Provided data:
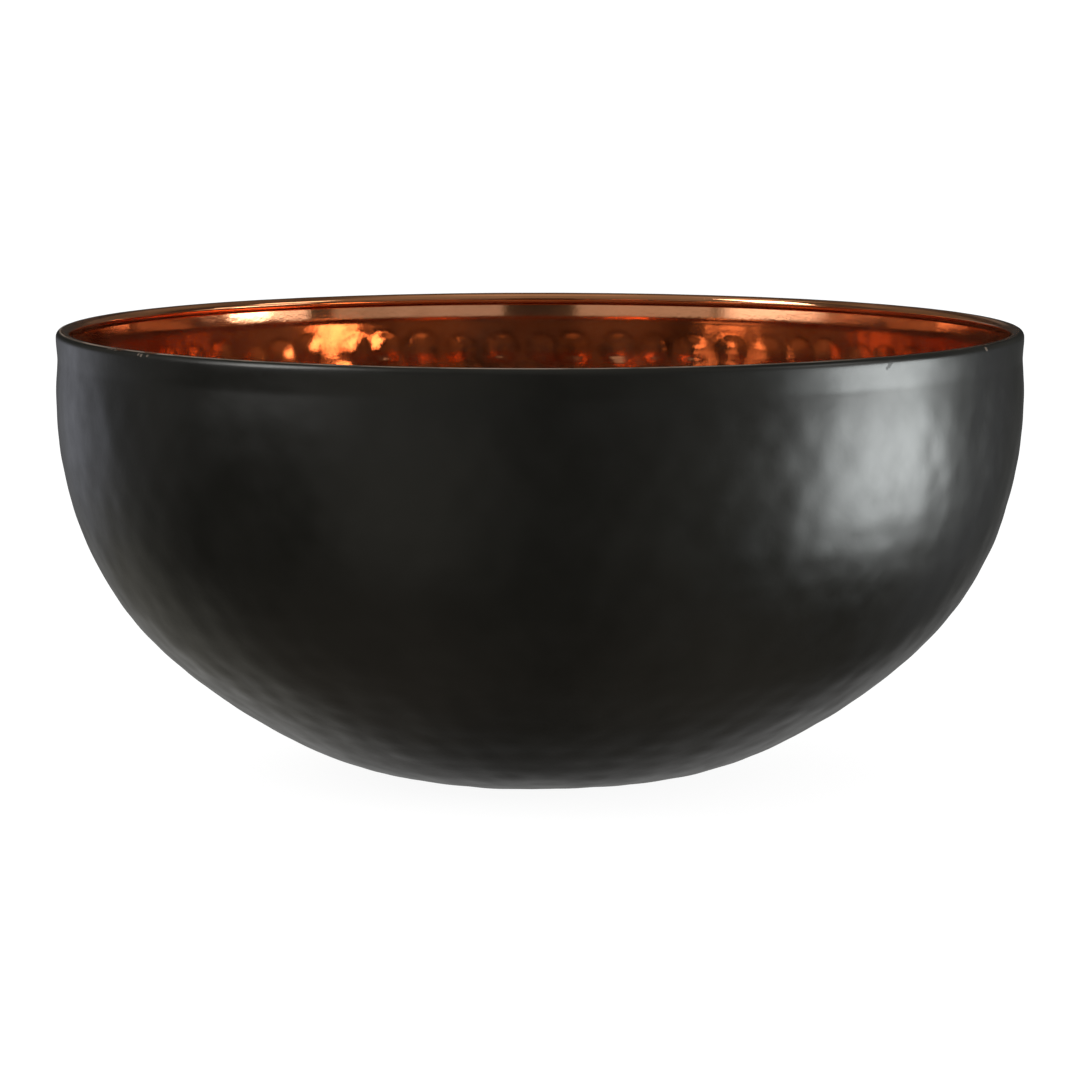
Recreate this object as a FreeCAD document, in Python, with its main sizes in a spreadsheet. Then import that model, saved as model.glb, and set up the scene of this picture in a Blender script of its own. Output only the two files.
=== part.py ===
"""Hammered copper bowl with a rolled, wired rim and a black coat outside.

A round bowl is raised from one copper sheet. Its base is pressed flat, and its edge is rolled inward
over a steel wire. A black coat covers the outside, from under the base to the crest of the rim.
+Z is up, the origin is the centre of the base's underside, and all sizes are in millimetres.
"""

import FreeCAD, Part
import math
import os
import Sketcher
from FreeCAD import Vector

# Driving dimensions. Radii and sweeps of the wall are those of the black coat's outer face.
SIZES = {
    "rim_radius": 140.0,  # widest radius, which the rim's bead comes out to as well
    "bowl_height": 130.0,  # base to the crest of the rim
    "wide_height": 111.5,  # height at which the wall stands vertical, under the neck
    "upper_radius": 116.0,
    "upper_sweep": 18.0,
    "belly_radius": 91.5,
    "belly_sweep": 31.0,
    "lower_radius": 178.0,
    "lower_sweep": 14.5,
    "neck_slope": 3.6,  # steepest slope of the shallow neck under the bead, in degrees
    "neck_top_radius": 30.0,
    "neck_turn_radius": 15.0,
    "bead_radius": 2.1,
    "coat_thickness": 0.2,
    "sheet_thickness": 0.9,
    "curl_sweep": 290.0,  # how far round the wire the sheet is rolled
    "coat_sweep": 90.0,  # how far round the bead the coat reaches, which is its crest
    "wire_clearance": 0.02,
    "wire_sweep": 359.5,  # the wire's two ends meet with a small gap
}

OUTER_FACE = "0"
SHEET_OUTSIDE = "Sizes.coat_thickness"
SHEET_INSIDE = "(Sizes.coat_thickness + Sizes.sheet_thickness)"


def make_sizes(doc):
    """The spreadsheet of driving dimensions: a name, and its value with an alias."""
    sheet = doc.addObject("Spreadsheet::Sheet", "Sizes")
    for row, (name, value) in enumerate(SIZES.items(), start=1):
        sheet.set(f"A{row}", name)
        sheet.set(f"B{row}", str(value))
        sheet.setAlias(f"B{row}", name)
    doc.recompute()
    return sheet


def direction(degrees):
    """Unit vector in the sketch plane, counted from the outward radius."""
    return Vector(math.cos(math.radians(degrees)), math.sin(math.radians(degrees)), 0)


def add_arc(sketch, centre, radius, first, last):
    """Arc of a circle, counter-clockwise from first to last degrees."""
    circle = Part.Circle(centre, Vector(0, 0, 1), radius)
    return sketch.addGeometry(Part.ArcOfCircle(circle, math.radians(first), math.radians(last)), False)


def bind(sketch, name, formula, *constraint):
    """Adds a constraint with a name, whose value follows a formula on the sizes."""
    sketch.addConstraint(Sketcher.Constraint(*constraint))
    sketch.renameConstraint(sketch.ConstraintCount - 1, name)
    sketch.setExpression(f"Constraints.{name}", formula)


def neck_closure(inset):
    """Radius of the shoulder arc and length of the neck's cone.

    They bring the wall from its widest point back out to the bead's middle.
    """
    size = SIZES
    slope = math.radians(size["neck_slope"])
    rise = size["bowl_height"] - size["bead_radius"] - size["wide_height"]
    top = size["neck_top_radius"] - inset
    turn = size["neck_turn_radius"] + inset
    half = math.tan(slope / 2)
    straight = rise - (top + 2 * turn) * math.sin(slope) + top * half * math.cos(slope)
    shoulder = straight / (math.sin(slope) + half * math.cos(slope))
    return shoulder, (shoulder - top) * half


def add_lower_wall(sketch, inset):
    """Floor line, heel, and three arcs up to the widest point, each tangent to the last."""
    size = SIZES
    arcs = []
    angle = 0.0
    point = Vector(size["rim_radius"] - inset, size["wide_height"], 0)
    for name in ("upper", "belly", "lower"):
        radius = size[f"{name}_radius"] - inset
        centre = point - direction(angle) * radius
        end = angle - size[f"{name}_sweep"]
        arcs.append(add_arc(sketch, centre, radius, end, angle))
        point = centre + direction(end) * radius
        angle = end
    heel_radius = (point.y - inset) / (1 + math.sin(math.radians(angle)))
    centre = point - direction(angle) * heel_radius
    heel = add_arc(sketch, centre, heel_radius, -90, angle)
    floor = sketch.addGeometry(Part.LineSegment(Vector(0, inset, 0), Vector(centre.x, inset, 0)), False)
    return floor, heel, arcs


def add_neck_and_bead(sketch, inset, bead_sweep):
    """From the widest point: shoulder, the neck's turn, its cone and top arc, then round the bead."""
    size = SIZES
    slope = size["neck_slope"]
    shoulder_radius, cone_length = neck_closure(inset)
    centre = Vector(size["rim_radius"] - inset - shoulder_radius, size["wide_height"], 0)
    shoulder = add_arc(sketch, centre, shoulder_radius, 0, slope)
    turn_radius = size["neck_turn_radius"] + inset
    centre = centre + direction(slope) * (shoulder_radius + turn_radius)
    turn = add_arc(sketch, centre, turn_radius, 180 - slope, 180 + slope)
    low = centre + direction(180 - slope) * turn_radius
    high = low + direction(90 - slope) * cone_length
    cone = sketch.addGeometry(Part.LineSegment(low, high), False)
    top_radius = size["neck_top_radius"] - inset
    top = add_arc(sketch, high - direction(-slope) * top_radius, top_radius, -slope, 0)
    middle = Vector(size["rim_radius"] - size["bead_radius"], size["bowl_height"] - size["bead_radius"], 0)
    bead = add_arc(sketch, middle, size["bead_radius"] - inset, 0, size[bead_sweep])
    return shoulder, turn, cone, top, bead


def join_smoothly(sketch, floor, heel, arcs, neck):
    """Tangent joints between neighbours. 1 is an element's start, 2 its end and 3 its centre."""
    upper, belly, lower = arcs
    shoulder, turn, cone, top, bead = neck
    joints = [
        (floor, 2, heel, 1),
        (heel, 2, lower, 1),
        (lower, 2, belly, 1),
        (belly, 2, upper, 1),
        (upper, 2, shoulder, 1),
        (shoulder, 2, turn, 2),
        (turn, 1, cone, 1),
        (cone, 2, top, 1),
        (top, 2, bead, 1),
    ]
    for joint in joints:
        sketch.addConstraint(Sketcher.Constraint("Tangent", *joint))
    sketch.addConstraint(Sketcher.Constraint("Horizontal", floor))
    sketch.addConstraint(Sketcher.Constraint("PointOnObject", floor, 1, -2))
    sketch.addConstraint(Sketcher.Constraint("Horizontal", upper, 2, upper, 3))


def bind_radii(sketch, prefix, inset, formula, arcs, neck):
    """Radii from the sheet. Arcs round the bowl's inner side shrink with the inset, and the turn grows."""
    upper, belly, lower = arcs
    _, turn, _, top, bead = neck
    radii = (
        ("upper_radius", upper, -1),
        ("belly_radius", belly, -1),
        ("lower_radius", lower, -1),
        ("neck_turn_radius", turn, 1),
        ("neck_top_radius", top, -1),
        ("bead_radius", bead, -1),
    )
    for name, arc, side in radii:
        sign = "+" if side > 0 else "-"
        radius = SIZES[name] + side * inset
        bind(sketch, f"{prefix}_{name}", f"Sizes.{name} {sign} {formula}", "Radius", arc, radius)


def bind_sweeps(sketch, prefix, arcs, neck, bead_sweep):
    """Sweeps from the sheet. The turn undoes the shoulder's lean and leans as far the other way."""
    upper, belly, lower = arcs
    shoulder, turn, _, top, bead = neck
    sweeps = (
        ("upper", "upper_sweep", upper, 1),
        ("belly", "belly_sweep", belly, 1),
        ("lower", "lower_sweep", lower, 1),
        ("shoulder", "neck_slope", shoulder, 1),
        ("turn", "neck_slope", turn, 2),
        ("top", "neck_slope", top, 1),
        ("bead", bead_sweep, bead, 1),
    )
    for part, name, arc, times in sweeps:
        sweep = math.radians(times * SIZES[name])
        bind(sketch, f"{prefix}_{part}_sweep", f"{times} * Sizes.{name} * 1 deg", "Angle", arc, sweep)


def bind_places(sketch, prefix, inset, formula, floor, upper, bead):
    """Where the widest point, the bead's middle and the floor line lie, all from the origin."""
    wide_x = SIZES["rim_radius"] - inset
    bead_x = SIZES["rim_radius"] - SIZES["bead_radius"]
    bead_y = SIZES["bowl_height"] - SIZES["bead_radius"]
    places = (
        ("wide_x", f"Sizes.rim_radius - {formula}", "DistanceX", upper, 2, wide_x),
        ("wide_y", "Sizes.wide_height", "DistanceY", upper, 2, SIZES["wide_height"]),
        ("bead_x", "Sizes.rim_radius - Sizes.bead_radius", "DistanceX", bead, 3, bead_x),
        ("bead_y", "Sizes.bowl_height - Sizes.bead_radius", "DistanceY", bead, 3, bead_y),
    )
    for name, where, kind, element, point, value in places:
        bind(sketch, f"{prefix}_{name}", where, kind, -1, 1, element, point, value)
    if inset > 0:
        bind(sketch, f"{prefix}_floor_y", formula, "DistanceY", -1, 1, floor, 1, inset)
    else:
        sketch.addConstraint(Sketcher.Constraint("PointOnObject", floor, 1, -1))


def add_face(sketch, prefix, inset, formula, bead_sweep):
    """One face of the wall, inset from the coat's outer face, from the bowl's axis to the end of the bead.

    Returns the floor line and the bead arc. The heel's radius, the floor's length, the shoulder's radius
    and the cone's length are left free, because they close the outline.
    """
    floor, heel, arcs = add_lower_wall(sketch, inset)
    neck = add_neck_and_bead(sketch, inset, bead_sweep)
    bead = neck[-1]
    join_smoothly(sketch, floor, heel, arcs, neck)
    bind_radii(sketch, prefix, inset, formula, arcs, neck)
    bind_sweeps(sketch, prefix, arcs, neck, bead_sweep)
    bind_places(sketch, prefix, inset, formula, floor, arcs[0], bead)
    return floor, bead


def new_body(doc, label):
    """An empty body with a sketch on its XZ plane, where the sketch's V axis is the bowl's axis."""
    body = doc.addObject("PartDesign::Body", label)
    body.Label = label
    sketch = body.newObject("Sketcher::SketchObject", f"{label}_section")
    plane = next(item for item in body.Origin.OriginFeatures if item.Role == "XZ_Plane")
    sketch.AttachmentSupport = [(plane, "")]
    sketch.MapMode = "FlatFace"
    doc.recompute()
    return body, sketch


def revolve(body, sketch, degrees):
    """Turns the sketch about the bowl's axis. degrees is a formula."""
    turned = body.newObject("PartDesign::Revolution", f"{body.Label}_turned")
    turned.Profile = sketch
    turned.ReferenceAxis = (sketch, ["V_Axis"])
    turned.setExpression("Angle", degrees)
    sketch.Visibility = False
    body.Tip = turned
    return turned


def make_layer(doc, label, outside, inside, bead_sweep):
    """A layer of the wall between two faces.

    Each face is given by its inset from the coat's outer face, as a number and as a formula.
    """
    body, sketch = new_body(doc, label)
    outer_floor, outer_bead = add_face(sketch, "outer", *outside, bead_sweep)
    inner_floor, inner_bead = add_face(sketch, "inner", *inside, bead_sweep)
    for first, last, point in ((outer_floor, inner_floor, 1), (outer_bead, inner_bead, 2)):
        ends = (sketch.getPoint(first, point), sketch.getPoint(last, point))
        edge = sketch.addGeometry(Part.LineSegment(*ends), False)
        sketch.addConstraint(Sketcher.Constraint("Coincident", edge, 1, first, point))
        sketch.addConstraint(Sketcher.Constraint("Coincident", edge, 2, last, point))
    revolve(body, sketch, "360")
    return body


def make_bowl_shell(doc):
    """The copper sheet: flat base, round wall, shallow neck, and the edge rolled inward over the wire."""
    coat = SIZES["coat_thickness"]
    sheet = coat + SIZES["sheet_thickness"]
    return make_layer(doc, "bowl_shell", (coat, SHEET_OUTSIDE), (sheet, SHEET_INSIDE), "curl_sweep")


def make_black_coating(doc):
    """The black coat on the sheet's outside, which stops at the crest of the rim."""
    coat = SIZES["coat_thickness"]
    return make_layer(doc, "black_coating", (0.0, OUTER_FACE), (coat, SHEET_OUTSIDE), "coat_sweep")


def make_rim_wire(doc):
    """The wire ring inside the rolled edge, with a small gap where its ends meet."""
    body, sketch = new_body(doc, "rim_wire")
    size = SIZES
    centre = Vector(size["rim_radius"] - size["bead_radius"], size["bowl_height"] - size["bead_radius"], 0)
    skin = size["coat_thickness"] + size["sheet_thickness"] + size["wire_clearance"]
    radius = size["bead_radius"] - skin
    ring = sketch.addGeometry(Part.Circle(centre, Vector(0, 0, 1), radius), False)
    skin_formula = f"{SHEET_INSIDE} - Sizes.wire_clearance"
    bind(sketch, "wire_radius", f"Sizes.bead_radius - {skin_formula}", "Radius", ring, radius)
    bind(sketch, "wire_x", "Sizes.rim_radius - Sizes.bead_radius", "DistanceX", -1, 1, ring, 3, centre.x)
    bind(sketch, "wire_y", "Sizes.bowl_height - Sizes.bead_radius", "DistanceY", -1, 1, ring, 3, centre.y)
    revolve(body, sketch, "Sizes.wire_sweep * 1 deg")
    return body


def check(doc, bodies):
    """Stops if an object failed to compute, a sketch is loose, or a sub-part isn't one valid solid."""
    for item in doc.Objects:
        if "Invalid" in item.State or "Error" in item.State:
            raise RuntimeError(f"{item.Name} failed: {item.State}")
        if item.TypeId == "Sketcher::SketchObject" and not item.FullyConstrained:
            raise RuntimeError(f"{item.Name} isn't fully constrained")
    for body in bodies:
        shape = body.Shape
        if shape.isNull() or not shape.isValid() or len(shape.Solids) != 1:
            raise RuntimeError(f"{body.Label} isn't one valid solid")
        box = shape.optimalBoundingBox(False)
        sizes = f"{box.XLength:.1f} x {box.YLength:.1f} x {box.ZLength:.1f} mm"
        print(f"{body.Label}: {shape.Volume:.0f} mm3, {sizes}")


def main():
    doc = FreeCAD.newDocument("hammered_bowl")
    make_sizes(doc)
    bodies = [make_bowl_shell(doc), make_black_coating(doc), make_rim_wire(doc)]
    doc.recompute()
    check(doc, bodies)
    os.makedirs("parts", exist_ok=True)
    for body in bodies:
        body.Shape.exportStep(f"parts/{body.Label}.step")


main()
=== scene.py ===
"""Looks of the hammered bowl: hammered copper sheet inside, satin black coat outside, and the studio.

Lengths are in metres. The bowl's frame has +Z up and its origin under the middle of the flat base.
"""

import math

import bpy
import numpy as np
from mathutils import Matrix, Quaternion, Vector


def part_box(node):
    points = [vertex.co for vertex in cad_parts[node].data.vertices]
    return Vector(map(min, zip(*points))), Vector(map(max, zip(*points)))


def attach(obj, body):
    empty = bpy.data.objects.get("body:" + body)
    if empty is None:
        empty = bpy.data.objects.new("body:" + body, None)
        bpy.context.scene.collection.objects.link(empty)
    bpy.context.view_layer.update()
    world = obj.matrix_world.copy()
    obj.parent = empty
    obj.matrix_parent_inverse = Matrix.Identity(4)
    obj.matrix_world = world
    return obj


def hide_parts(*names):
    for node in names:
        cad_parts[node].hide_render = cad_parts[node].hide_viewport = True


MM = 0.001
SEED = 7

# The wall's outline, as the CAD part has it: radii and sweeps of the coat's outer face.
WIDE_HEIGHT = 111.5 * MM
UPPER_ARC = (116.0 * MM, 18.0)
BELLY_ARC = (91.5 * MM, 31.0)
LOWER_ARC = (178.0 * MM, 14.5)
NECK_SLOPE = 3.6
NECK_TOP_RADIUS = 30.0 * MM
NECK_TURN_RADIUS = 15.0 * MM
BEAD_RADIUS = 2.1 * MM
COAT = 0.2 * MM
SHEET = 0.9 * MM
CURL_SWEEP = 290.0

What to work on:
Repeat the material word for word from its opening line up to and including the line containing "from FreeCAD import Vector".

Completed exercise:
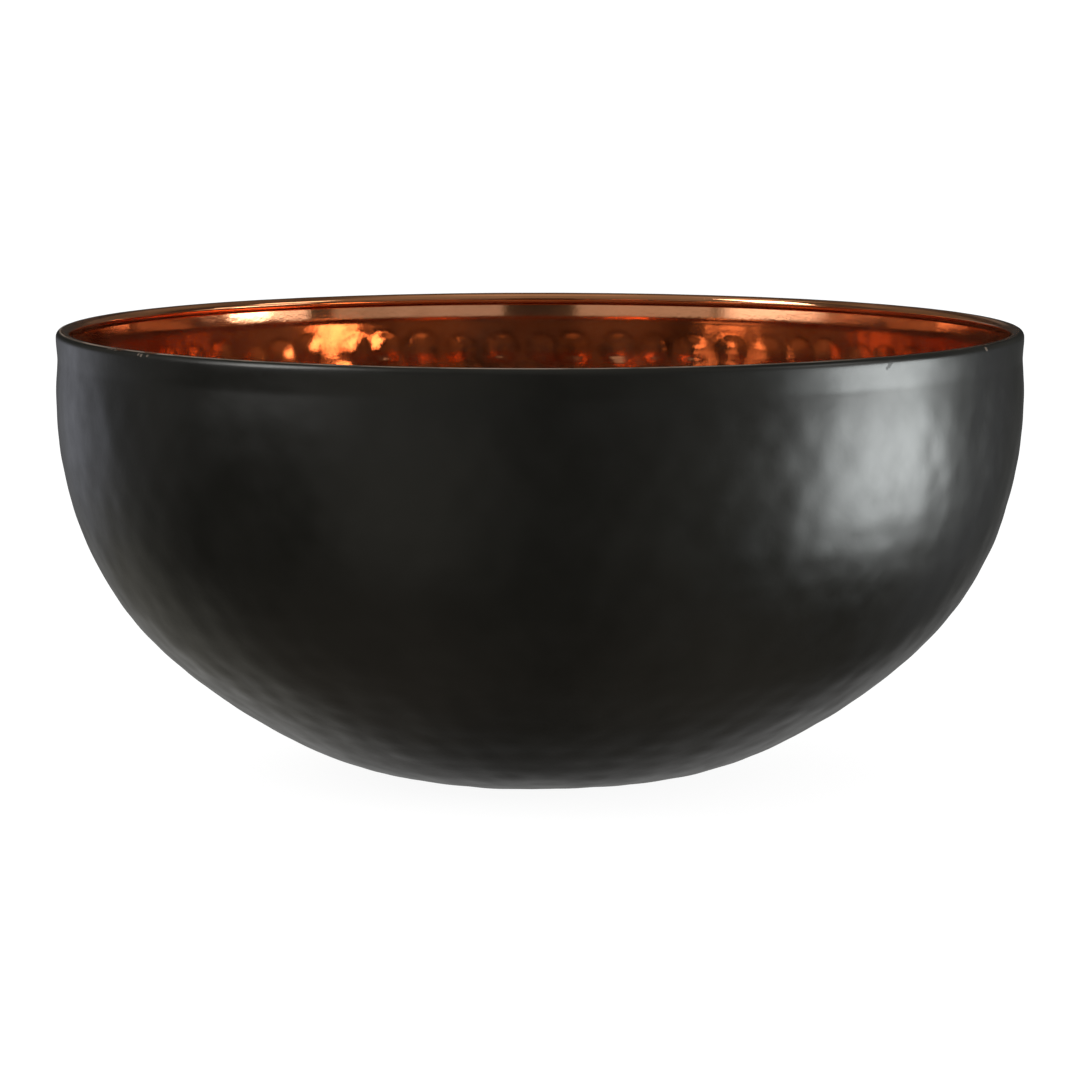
Recreate this object as a FreeCAD document, in Python, with its main sizes in a spreadsheet. Then import that model, saved as model.glb, and set up the scene of this picture in a Blender script of its own. Output only the two files.
=== part.py ===
"""Hammered copper bowl with a rolled, wired rim and a black coat outside.

A round bowl is raised from one copper sheet. Its base is pressed flat, and its edge is rolled inward
over a steel wire. A black coat covers the outside, from under the base to the crest of the rim.
+Z is up, the origin is the centre of the base's underside, and all sizes are in millimetres.
"""

import FreeCAD, Part
import math
import os
import Sketcher
from FreeCAD import Vector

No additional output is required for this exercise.